Rate cut not a fix for rising costs


‘Limited relief’: Bank Negara Malaysia has cut the Overnight Policy Rate (OPR), a move that has been welcomed by financial institutions but met with hesitation by borrowers. — RAJA FAISAL HISHAN/The Star

PETALING JAYA: Homeowners are welcoming the Overnight Policy Rate (OPR) cut and the reduced interest it would bring to their housing loans, but they believe that it would only serve as a limited relief to the rising cost of living.

Many say they will continue to practise caution and financial discipline.

For 32-year-old regional learning and development manager Heshwinder Oon Chee Eng, with the lower OPR, he will channel more disposable income into his savings.

“I will save the additional money. I divide my finances into savings, fixed and variable costs, and daily spending.

“These don’t fluctuate much month to month, so it’s nice to allocate a bit more to savings,” he said.

Despite the benefits, Oon remains cautious about future investments, particularly in property.

“With the uncertainty over the past five years, from Covid-19 to geopolitical tensions and market volatility, I’m not confident about taking on another large financial commitment like buying a new property,” he said.

Oon added that any financial gains from the OPR cut are effectively cancelled out by the recent expansion of the Sales and Service Tax (SST), which has made essential items more expensive.

“The expansion of the SST on everyday household items will increase costs and would probably reduce the benefit from the lower OPR, leaving little room for financial improvement,” he said.

On Wednesday, Bank Negara announced the reduction of the OPR by 25 basis points to 2.75% at its July Monetary Policy Committee meeting, marking its first adjustment rate since May 2023.

For Wan Muhammad Rifa’at Rosli, 33, the OPR rate cut is a welcome breather amid rising living expenses.

“It really helps as costs are climbing, especially groceries, school fees and electricity bills.
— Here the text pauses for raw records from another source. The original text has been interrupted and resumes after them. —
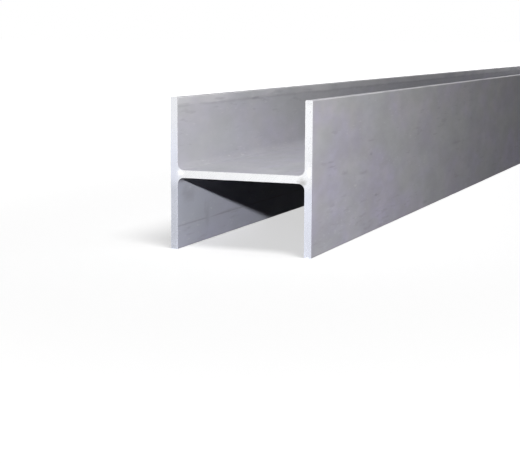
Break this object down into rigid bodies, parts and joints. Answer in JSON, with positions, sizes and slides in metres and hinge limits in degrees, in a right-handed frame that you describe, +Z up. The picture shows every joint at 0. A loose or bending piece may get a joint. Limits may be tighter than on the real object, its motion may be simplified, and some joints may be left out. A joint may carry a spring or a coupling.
{
  "type": "steel h-beam",
  "caption": "Straight length of hot-rolled steel H-section lying with its web level and its two wide flanges upright, with hollow root fillets and square sawn ends.",
  "frame": {"origin": "on the floor under the middle of the beam, midway between the flanges", "axes": "+Y along the beam, +Z up, +X across the web from one flange to the other"},
  "size_m": [0.3, 6, 0.305],
  "materials": {
    "rolled_steel": "grey mill scale on the rolled faces, bare bright metal on the sawn ends"
  },
  "bodies": {
    "root": {"h_beam": "rolled_steel"}
  },
  "joints": []
}
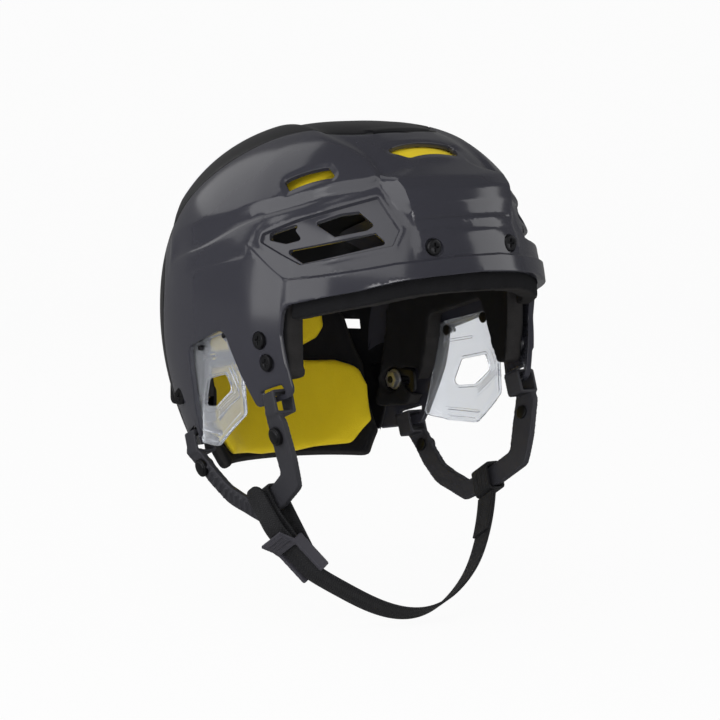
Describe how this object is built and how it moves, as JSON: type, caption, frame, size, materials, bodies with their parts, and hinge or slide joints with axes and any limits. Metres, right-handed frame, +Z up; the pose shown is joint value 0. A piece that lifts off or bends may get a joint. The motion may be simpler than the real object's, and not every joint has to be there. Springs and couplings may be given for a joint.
{
  "type": "ice hockey helmet",
  "caption": "Hockey helmet: sliding front and rear shells, foam liner, clear ear guards, moulded side harnesses and a buckled chin strap.",
  "frame": {"origin": "middle of the head opening, level with the brim's edge", "axes": "+Z up towards the crown, the face looks along -Y, +X is the wearer's left"},
  "size_m": [0.2062, 0.2611, 0.2978],
  "materials": {
    "front_plastic": "gloss",
    "rear_plastic": "gloss",
    "foam": "matt",
    "yellow_pad": "matt",
    "clear_plastic": "gloss",
    "dark_metal": "satin",
    "steel": "satin",
    "harness_plastic": "matt",
    "webbing": "woven",
    "buckle_plastic": "satin"
  },
  "bodies": {
    "front": {"front_shell": "front_plastic", "forehead_pad": "foam", "brim_liner": "foam", "right_crown_pad": "yellow_pad", "left_crown_pad": "yellow_pad", "right_side_liner": "foam", "left_side_liner": "foam", "right_ear_guard": "clear_plastic", "left_ear_guard": "clear_plastic", "ear_guard_rivets": "dark_metal", "front_screws": "dark_metal", "front_nuts": "steel", "temple_screws": "dark_metal", "temple_nuts": "steel", "adjuster_screws": "dark_metal", "adjuster_washers": "steel", "adjuster_nuts": "steel"},
    "rear": {"rear_shell": "rear_plastic", "rear_liner": "foam", "crown_pad": "yellow_pad", "occipital_pad": "yellow_pad", "right_upper_rear_pad": "yellow_pad", "left_upper_rear_pad": "yellow_pad"},
    "right_harness_body": {"right_harness": "harness_plastic", "right_snaps": "dark_metal"},
    "left_harness_body": {"left_harness": "harness_plastic", "left_snaps": "dark_metal"},
    "strap": {"chin_strap": "webbing", "strap_lap": "webbing", "adjuster_strap": "webbing"},
    "buckle_body": {"buckle": "buckle_plastic"}
  },
  "joints": [
    {"name": "size_slide", "type": "slide", "parent": "front", "child": "rear", "axis": [0, 1, 0], "range_m": [0, 0.012]},
    {"name": "harness_sway", "type": "hinge", "parent": "front", "child": "right_harness_body", "pos_m": [-0.0906, -0.048, -0.0678], "axis": [0.0951, 0.9411, -0.3246], "range_deg": [-8, 8]},
    {"name": "left_harness_sway", "type": "hinge", "parent": "front", "child": "left_harness_body", "pos_m": [0.0906, -0.048, -0.0678], "axis": [-0.0951, 0.9411, -0.3246], "range_deg": [-8, 8]},
    {"name": "chin_sway", "type": "hinge", "parent": "right_harness_body", "child": "strap", "pos_m": [-0.0812, -0.028, -0.13], "axis": [0.0951, 0.9411, -0.3246], "range_deg": [-8.36, 8.36]},
    {"name": "buckle_tilt", "type": "hinge", "parent": "strap", "child": "buckle_body", "pos_m": [-0.0719, -0.04475, -0.159], "axis": [0, -0.866, 0.5], "range_deg": [0, 25]}
  ],
  "couplings": [
    {"joint": "left_harness_sway", "follows": "harness_sway", "ratio": 1},
    {"joint": "chin_sway", "follows": "harness_sway", "ratio": -1.045}
  ]
}
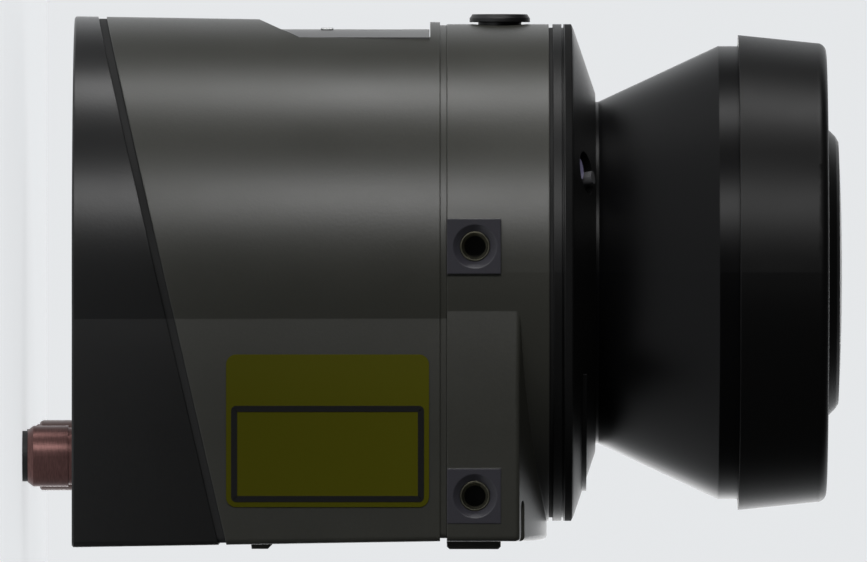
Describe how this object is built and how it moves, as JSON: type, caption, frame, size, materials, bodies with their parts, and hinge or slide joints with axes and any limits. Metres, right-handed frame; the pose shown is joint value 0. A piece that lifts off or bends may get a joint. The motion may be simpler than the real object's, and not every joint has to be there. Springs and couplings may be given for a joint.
{
  "type": "lidar sensor",
  "caption": "Compact laser scanner: a spinning mirror behind a dark conical hood, on a cast housing with a sloping base, round connectors and threaded mounting pads.",
  "frame": {"origin": "on the flat foot of the base, at the scan axis", "axes": "+Z along the scan axis from the base to the cap, -Y to the front with the indicator panel and service port, +Y to the rear mounting threads, +X to the side with the yellow plate"},
  "size_m": [0.1022, 0.1057, 0.162],
  "materials": {
    "grey_casting": "satin paint",
    "black_casting": "satin paint",
    "black_plastic": "fine grain",
    "hood_plastic": "polished, clear only to infrared",
    "panel_plastic": "satin",
    "smoked_window": "polished",
    "lamp_lens": "clear",
    "seal_rubber": "matt",
    "yellow_film": "satin film",
    "thread_steel": "machined",
    "plug_metal": "coated",
    "socket_metal": "nickel plated",
    "contact_gold": "gold plated",
    "inner_aluminium": "machined",
    "board_green": "solder mask",
    "flex_amber": "polyimide",
    "coil_copper": "enamelled",
    "optic_glass": "polished",
    "mirror_coat": "coated",
    "diode_can": "plated"
  },
  "bodies": {
    "housing": {"base_housing": "black_casting", "base_seal": "seal_rubber", "lower_housing": "grey_casting", "upper_housing": "grey_casting", "indicator_panel": "panel_plastic", "display_window": "smoked_window", "status_lenses": "lamp_lens", "indicator_board": "board_green", "side_thread_inserts": "thread_steel", "rear_thread_inserts": "thread_steel", "service_port_socket": "black_plastic", "label_plate": "yellow_film", "collar_seal": "seal_rubber", "optics_collar": "black_casting", "monitor_lenses": "optic_glass", "monitor_receivers": "diode_can", "optics_window": "hood_plastic", "window_seal": "seal_rubber", "window_clamp_ring": "inner_aluminium", "cap_seal": "seal_rubber", "top_cap": "black_plastic", "optics_frame": "inner_aluminium", "motor_flex": "flex_amber", "motor_bracket": "inner_aluminium", "motor_bearings": "thread_steel", "motor_stator": "coil_copper", "encoder_head": "black_plastic", "lens_barrel": "inner_aluminium", "receiver_lens": "optic_glass", "transmitter_tube": "inner_aluminium", "collimator_lens": "optic_glass", "laser_diode": "diode_can", "receiver_board": "board_green", "photodiode": "diode_can", "power_board": "board_green", "processor_board": "board_green", "board_standoffs": "inner_aluminium", "board_screws": "thread_steel", "interface_board": "board_green", "ribbon_cable": "flex_amber", "contact_pins": "contact_gold", "base_screws": "thread_steel", "collar_screws": "thread_steel", "frame_screws": "thread_steel", "cap_screws": "thread_steel", "power_plug_shell": "plug_metal", "power_plug_insert": "black_plastic", "io_socket_shell": "socket_metal", "io_socket_insert": "black_plastic", "network_socket_shell": "socket_metal", "network_socket_insert": "black_plastic", "data_plug_shell": "plug_metal", "data_plug_insert": "black_plastic"},
    "rotor": {"motor_rotor": "inner_aluminium", "motor_shaft": "thread_steel", "encoder_disc": "optic_glass", "mirror_carrier": "inner_aluminium", "scan_mirror": "mirror_coat"},
    "port_cap": {"service_port_cap": "black_plastic"}
  },
  "joints": [
    {"name": "mirror_spin", "type": "hinge", "parent": "housing", "child": "rotor", "pos_m": [0, 0, 0.116], "axis": [0, 0, 1], "continuous": true},
    {"name": "port_cap_pull", "type": "slide", "parent": "housing", "child": "port_cap", "axis": [0, -1, 0], "range_m": [0, 0.015]}
  ]
}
A lower OPR makes my housing loan repayments a bit more manageable,” the credit consultant said.

Wan Muhammad said he plans to use the additional savings to ease other financial burdens.

“I’ll be spending some of it and using the rest to settle other debts. It gives me a bit more breathing space,” he said.

Lee Xiao Jin, a key account manager in corporate sales, said while the lower OPR would reduce her monthly mortgage payments, it does not dramatically change her financial approach.

“Even saving RM100 a month, which adds up to RM1,200 a year, is not insignificant. It can enhance your lifestyle, but it’s not life changing,” she said.

With her home loan being her only major financial commitment, Lee, 31, plans to invest the extra funds in shares or save them in a fixed deposit.

However, she is not planning any major financial moves just yet.

“I don’t think the OPR drop is permanent; I’d rather avoid taking on new risks,” she said.

A 40-year-old engineer, who wants to be known as Rahman, said he values extra savings.

“I’ll use whatever I save to pay off other debts or build up my savings. Money is tight these days; I can’t afford to splurge,” he said.

Meanwhile, economics professor Dr Chung Tin Fah of HELP University noted that the OPR drop is good news for borrowers and will directly influence the Standardised Base Rate (SBR), which is the reference rate for most floating-rate loans.

“When the OPR is revised, banks must adjust the SBR by the same amount within seven working days.

“However, while the SBR is directly linked to the OPR, individual banks may reflect different effective rates due to varying business or funding costs,” he said.

Chung added that although borrowers can expect lower loan repayments, this does not necessarily translate into a significant reduction in the overall cost of living.

“Paying less on loans is helpful but the rising cost of living is driven by multiple factors, such as the reduction in subsidies and tax charges.

“Lower interest rates also tend to encourage borrowing, which can lead to higher household debt levels over time.

“The overall effectiveness of rate cuts in managing debt needs careful assessment,” he said.